As 10 family members gathered under one roof, and as a summer rain brought us indoors for a while, we looked at this 10-year-old boy and laughed, together. More photos were taken of us all this weekend, and we talked and ate and played in the sand. The old photos were hilarious, sure, but they also served as a reminder of the path we’ve been walking together, and how far we’ve all come. The photos also helped inspire us to share old stories with my girls, to broaden their understanding of that path, and to help them figure out their place in it.

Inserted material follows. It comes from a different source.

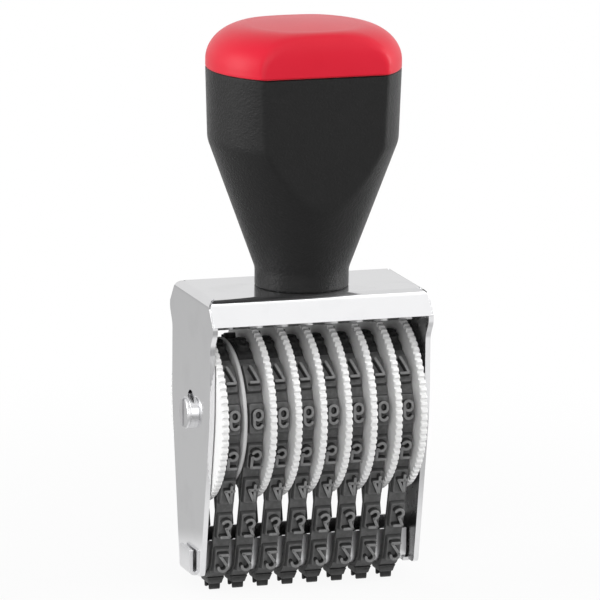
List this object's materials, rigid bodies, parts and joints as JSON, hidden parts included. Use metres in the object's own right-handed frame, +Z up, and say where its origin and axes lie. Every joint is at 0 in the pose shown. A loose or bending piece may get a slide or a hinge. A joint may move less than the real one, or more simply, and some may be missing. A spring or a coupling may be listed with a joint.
{
  "type": "numbering machine",
  "caption": "Hand numbering machine: a folded metal frame with toothed thumbwheels on an axle, rubber number bands over a foot, and a tapered capped handle.",
  "frame": {"origin": "middle of the printing face that the bands' lowest figures make, under the middle of the whole object", "axes": "+X along the axle, to the right as seen from the front; +Y to the rear; +Z up, from the printing face to the handle's cap"},
  "size_m": [0.047, 0.034, 0.1089],
  "materials": {
    "nickel_plate": "bright nickel plating on folded sheet steel",
    "steel": "turned steel",
    "white_plastic": "smooth white moulding",
    "band_rubber": "matte dark grey rubber",
    "black_plastic": "fine leather-like grain",
    "red_plastic": "satin with a very fine grain"
  },
  "bodies": {
    "root": {"frame": "nickel_plate", "foot_channel": "nickel_plate", "axle_rod": "steel", "axle_screw_left": "nickel_plate", "axle_screw_right": "nickel_plate", "end_shim": "steel", "end_spacer": "white_plastic", "separator_disc": "white_plastic", "number_band_1": "band_rubber", "number_band_2": "band_rubber", "number_band_3": "band_rubber", "number_band_4": "band_rubber", "number_band_5": "band_rubber", "number_band_6": "band_rubber", "number_band_7": "band_rubber", "number_band_8": "band_rubber", "handle_body": "black_plastic", "handle_cap": "red_plastic", "handle_screw": "steel", "handle_washer": "steel"},
    "wheel_1": {"thumbwheel_1": "white_plastic"},
    "wheel_2": {"thumbwheel_2": "white_plastic"},
    "wheel_3": {"thumbwheel_3": "white_plastic"},
    "wheel_4": {"thumbwheel_4": "white_plastic"},
    "wheel_5": {"thumbwheel_5": "white_plastic"},
    "wheel_6": {"thumbwheel_6": "white_plastic"},
    "wheel_7": {"thumbwheel_7": "white_plastic"},
    "wheel_8": {"thumbwheel_8": "white_plastic"}
  },
  "joints": [
    {"name": "wheel_1_turn", "type": "hinge", "parent": "root", "child": "wheel_1", "pos_m": [-0.01835, 0, 0.03445], "axis": [1, 0, 0], "continuous": true},
    {"name": "wheel_2_turn", "type": "hinge", "parent": "root", "child": "wheel_2", "pos_m": [-0.01245, 0, 0.03445], "axis": [1, 0, 0], "continuous": true},
    {"name": "wheel_3_turn", "type": "hinge", "parent": "root", "child": "wheel_3", "pos_m": [-0.00745, 0, 0.03445], "axis": [1, 0, 0], "continuous": true},
    {"name": "wheel_4_turn", "type": "hinge", "parent": "root", "child": "wheel_4", "pos_m": [-0.00245, 0, 0.03445], "axis": [1, 0, 0], "continuous": true},
    {"name": "wheel_5_turn", "type": "hinge", "parent": "root", "child": "wheel_5", "pos_m": [0.00255, 0, 0.03445], "axis": [1, 0, 0], "continuous": true},
    {"name": "wheel_6_turn", "type": "hinge", "parent": "root", "child": "wheel_6", "pos_m": [0.00755, 0, 0.03445], "axis": [1, 0, 0], "continuous": true},
    {"name": "wheel_7_turn", "type": "hinge", "parent": "root", "child": "wheel_7", "pos_m": [0.01255, 0, 0.03445], "axis": [1, 0, 0], "continuous": true},
    {"name": "wheel_8_turn", "type": "hinge", "parent": "root", "child": "wheel_8", "pos_m": [0.01755, 0, 0.03445], "axis": [1, 0, 0], "continuous": true}
  ]
}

The San Diego Padres were never a team I rooted for much. But back in the early ‘80s I liked to wear hats and, yes, helmets of teams that were more exotic than my New York-area ken. My brother preferred his Houston Astros cap to go with the KISS and Empire Strikes Back T-shirts he wore. This weekend, as we dressed in much more boring adult clothing, two brothers in their 30s laughed for a while at the photos. Meanwhile, Sunday’s baseball action found this year’s Padres continuing their surprising first-place run. In a 9-7 win against the Colorado Rockies, the Padres smacked 16 hits. Seven of those hits came from a set of brothers, Scott Hairston and Jerry Hairston Jr. Scott is 30 years old, while Jerry is 34. The two Padre hermanos played well together on Sunday, giving their family more pieces for the scrapbooks and photo albums.

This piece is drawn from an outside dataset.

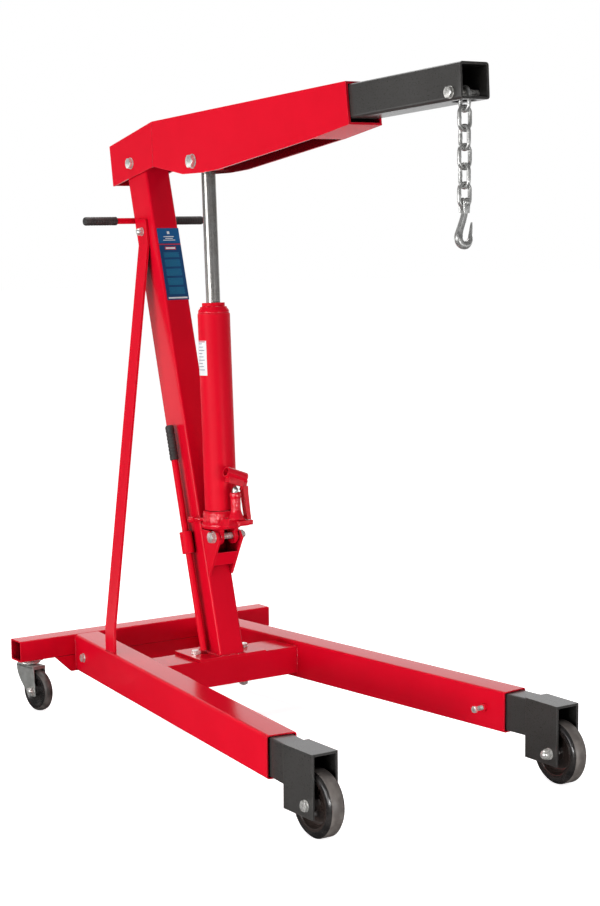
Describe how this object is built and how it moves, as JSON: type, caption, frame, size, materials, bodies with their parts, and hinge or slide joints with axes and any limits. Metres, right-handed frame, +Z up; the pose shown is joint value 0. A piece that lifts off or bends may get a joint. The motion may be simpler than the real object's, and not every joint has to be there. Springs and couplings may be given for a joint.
{
  "type": "engine hoist crane",
  "caption": "Red workshop engine hoist: splayed wheeled legs, leaning braced mast, hydraulic jack under a pivoting boom with sliding extension, chain and hook.",
  "frame": {"origin": "on the floor, under the middle of the machine's bounding box at rest", "axes": "+X forward, the way the boom and the legs point; +Y to the machine's left; +Z up"},
  "size_m": [1.634, 0.854, 1.7601],
  "materials": {
    "red_paint": "glossy red powder coat",
    "black_paint": "satin black powder coat",
    "zinc": "bright zinc plate",
    "chrome": "hard chrome, polished",
    "rubber": "matte dark rubber",
    "black_rim": "satin black",
    "grip_rubber": "soft black grip"
  },
  "bodies": {
    "chassis": {"rear_beam": "red_paint", "leg_right": "red_paint", "leg_left": "red_paint", "cross_beam": "red_paint", "caster_plate_right": "zinc", "caster_plate_left": "zinc", "mast": "red_paint", "foot_bolt_right": "zinc", "foot_bolt_left": "zinc", "brace": "red_paint", "brace_bolt": "zinc", "push_handle": "red_paint", "push_grip_right": "grip_rubber", "push_grip_left": "grip_rubber", "handle_sleeve": "red_paint", "ram_bracket_right": "red_paint", "ram_bracket_left": "red_paint", "bracket_cross_plate": "red_paint", "ram_lower_bolt": "zinc"},
    "extension_right": {"leg_extension_right": "black_paint", "front_axle_right": "zinc"},
    "wheel_right": {"front_wheel_right": "black_rim", "front_tyre_right": "rubber"},
    "lock_right": {"leg_lock_screw_right": "zinc"},
    "caster_right": {"caster_fork_right": "zinc", "caster_axle_right": "zinc"},
    "caster_roll_right": {"caster_wheel_right": "rubber"},
    "extension_left": {"leg_extension_left": "black_paint", "front_axle_left": "zinc"},
    "wheel_left": {"front_wheel_left": "black_rim", "front_tyre_left": "rubber"},
    "lock_left": {"leg_lock_screw_left": "zinc"},
    "caster_left": {"caster_fork_left": "zinc", "caster_axle_left": "zinc"},
    "caster_roll_left": {"caster_wheel_left": "rubber"},
    "boom": {"boom": "red_paint", "boom_pivot_bolt": "zinc", "ram_top_bolt": "zinc"},
    "boom_slide": {"boom_extension": "black_paint", "tip_bolt": "zinc"},
    "link_1": {"chain_link_1": "zinc"},
    "link_2": {"chain_link_2": "zinc"},
    "link_3": {"chain_link_3": "zinc"},
    "link_4": {"chain_link_4": "zinc"},
    "link_5": {"chain_link_5": "zinc"},
    "link_6": {"chain_link_6": "zinc"},
    "hook": {"hook": "zinc", "hook_pin": "zinc"},
    "ram": {"ram_base": "red_paint", "ram_cylinder": "red_paint", "pump_link": "red_paint"},
    "rod": {"ram_rod": "chrome"},
    "yoke": {"ram_yoke": "red_paint"},
    "valve": {"release_valve": "red_paint"},
    "socket": {"handle_socket": "red_paint"},
    "piston": {"pump_piston": "chrome"},
    "stored_handle": {"pump_handle": "red_paint", "pump_handle_grip": "grip_rubber"}
  },
  "joints": [
    {"name": "boom_pivot", "type": "hinge", "parent": "chassis", "child": "boom", "pos_m": [-0.69, 0, 1.571], "axis": [0, -1, 0], "range_deg": [-30, 18]},
    {"name": "boom_extension_slide", "type": "slide", "parent": "boom", "child": "boom_slide", "axis": [0.9983, 0, 0.059], "range_m": [-0.24, 0.12]},
    {"name": "link_1_swing", "type": "hinge", "parent": "boom_slide", "child": "link_1", "pos_m": [0.778, 0, 1.692], "axis": [0, -1, 0], "range_deg": [-20, 15]},
    {"name": "link_2_swing", "type": "hinge", "parent": "link_1", "child": "link_2", "pos_m": [0.778, 0, 1.65255], "axis": [1, 0, 0], "range_deg": [-25, 25]},
    {"name": "link_3_swing", "type": "hinge", "parent": "link_2", "child": "link_3", "pos_m": [0.778, 0, 1.60935], "axis": [0, 1, 0], "range_deg": [-25, 25]},
    {"name": "link_4_swing", "type": "hinge", "parent": "link_3", "child": "link_4", "pos_m": [0.778, 0, 1.56615], "axis": [1, 0, 0], "range_deg": [-25, 25]},
    {"name": "link_5_swing", "type": "hinge", "parent": "link_4", "child": "link_5", "pos_m": [0.778, 0, 1.52295], "axis": [0, 1, 0], "range_deg": [-25, 25]},
    {"name": "link_6_swing", "type": "hinge", "parent": "link_5", "child": "link_6", "pos_m": [0.778, 0, 1.47975], "axis": [1, 0, 0], "range_deg": [-25, 25]},
    {"name": "hook_swing", "type": "hinge", "parent": "link_6", "child": "hook", "pos_m": [0.778, 0, 1.4461], "axis": [1, 0, 0], "range_deg": [-25, 25]},
    {"name": "ram_swing", "type": "hinge", "parent": "chassis", "child": "ram", "pos_m": [-0.27602, 0, 0.5319], "axis": [0, -1, 0], "range_deg": [-1, 1.7]},
    {"name": "rod_slide", "type": "slide", "parent": "ram", "child": "rod", "axis": [-0.0472, 0, 0.9989], "range_m": [-0.171, 0.103]},
    {"name": "yoke_swing", "type": "hinge", "parent": "boom", "child": "yoke", "pos_m": [-0.344, 0, 1.568], "axis": [0, -1, 0], "range_deg": [-19.1, 31.8]},
    {"name": "release_valve_turn", "type": "hinge", "parent": "ram", "child": "valve", "pos_m": [-0.29717, 0, 0.57695], "axis": [-0.6812, -0.7314, -0.0322], "range_deg": [0, 180]},
    {"name": "pump_socket_swing", "type": "hinge", "parent": "ram", "child": "socket", "pos_m": [-0.2235, 0.029, 0.67053], "axis": [0.9989, 0, 0.0472], "range_deg": [-15, 15]},
    {"name": "pump_piston_slide", "type": "slide", "parent": "ram", "child": "piston", "axis": [-0.0472, 0, 0.9989], "range_m": [-0.0077, 0.0077]},
    {"name": "stored_handle_slide", "type": "slide", "parent": "chassis", "child": "stored_handle", "axis": [-0.2693, 0, 0.9631], "range_m": [0, 0.35]},
    {"name": "leg_extension_slide_right", "type": "slide", "parent": "chassis", "child": "extension_right", "axis": [0.993, -0.1179, 0], "range_m": [-0.06, 0.15]},
    {"name": "front_wheel_roll_right", "type": "hinge", "parent": "extension_right", "child": "wheel_right", "pos_m": [0.70841, -0.36765, 0.08], "axis": [0, 1, 0], "continuous": true},
    {"name": "lock_screw_turn_right", "type": "hinge", "parent": "chassis", "child": "lock_right", "pos_m": [0.48111, -0.31131, 0.155], "axis": [0.1179, 0.993, 0], "range_deg": [0, 360]},
    {"name": "caster_swivel_right", "type": "hinge", "parent": "chassis", "child": "caster_right", "pos_m": [-0.751, -0.383, 0.13], "axis": [0, 0, 1], "continuous": true},
    {"name": "caster_wheel_roll_right", "type": "hinge", "parent": "caster_right", "child": "caster_roll_right", "pos_m": [-0.70848, -0.37657, 0.06], "axis": [-0.1495, 0.9888, 0], "continuous": true},
    {"name": "leg_extension_slide_left", "type": "slide", "parent": "chassis", "child": "extension_left", "axis": [0.993, 0.1179, 0], "range_m": [-0.06, 0.15]},
    {"name": "front_wheel_roll_left", "type": "hinge", "parent": "extension_left", "child": "wheel_left", "pos_m": [0.70841, 0.36765, 0.08], "axis": [0, 1, 0], "continuous": true},
    {"name": "lock_screw_turn_left", "type": "hinge", "parent": "chassis", "child": "lock_left", "pos_m": [0.48111, 0.31131, 0.155], "axis": [0.1179, -0.993, 0], "range_deg": [0, 360]},
    {"name": "caster_swivel_left", "type": "hinge", "parent": "chassis", "child": "caster_left", "pos_m": [-0.751, 0.383, 0.13], "axis": [0, 0, 1], "continuous": true},
    {"name": "caster_wheel_roll_left", "type": "hinge", "parent": "caster_left", "child": "caster_roll_left", "pos_m": [-0.70848, 0.37657, 0.06], "axis": [0.1495, 0.9888, 0], "continuous": true}
  ],
  "couplings": [
    {"joint": "ram_swing", "follows": "boom_pivot", "ratio": -0.055},
    {"joint": "rod_slide", "follows": "boom_pivot", "m_per_rad": 0.326},
    {"joint": "yoke_swing", "follows": "boom_pivot", "ratio": -1.055},
    {"joint": "pump_piston_slide", "follows": "pump_socket_swing", "m_per_rad": -0.029}
  ]
}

My brother is 36 now, and I’m 39. We don’t play ball anymore, aside from the occasional Wiffle Ball classics. There are other shared experiences now. They build upon themselves, and the photos serve as testament to the power of family. Hynes or Hairston, it doesn’t matter. We keep tucking in those shirts, donning the occasional helmet, and smiling for the photos. We walk through life, side by side, and the snapshots remind us of just how many miles we’ve traveled.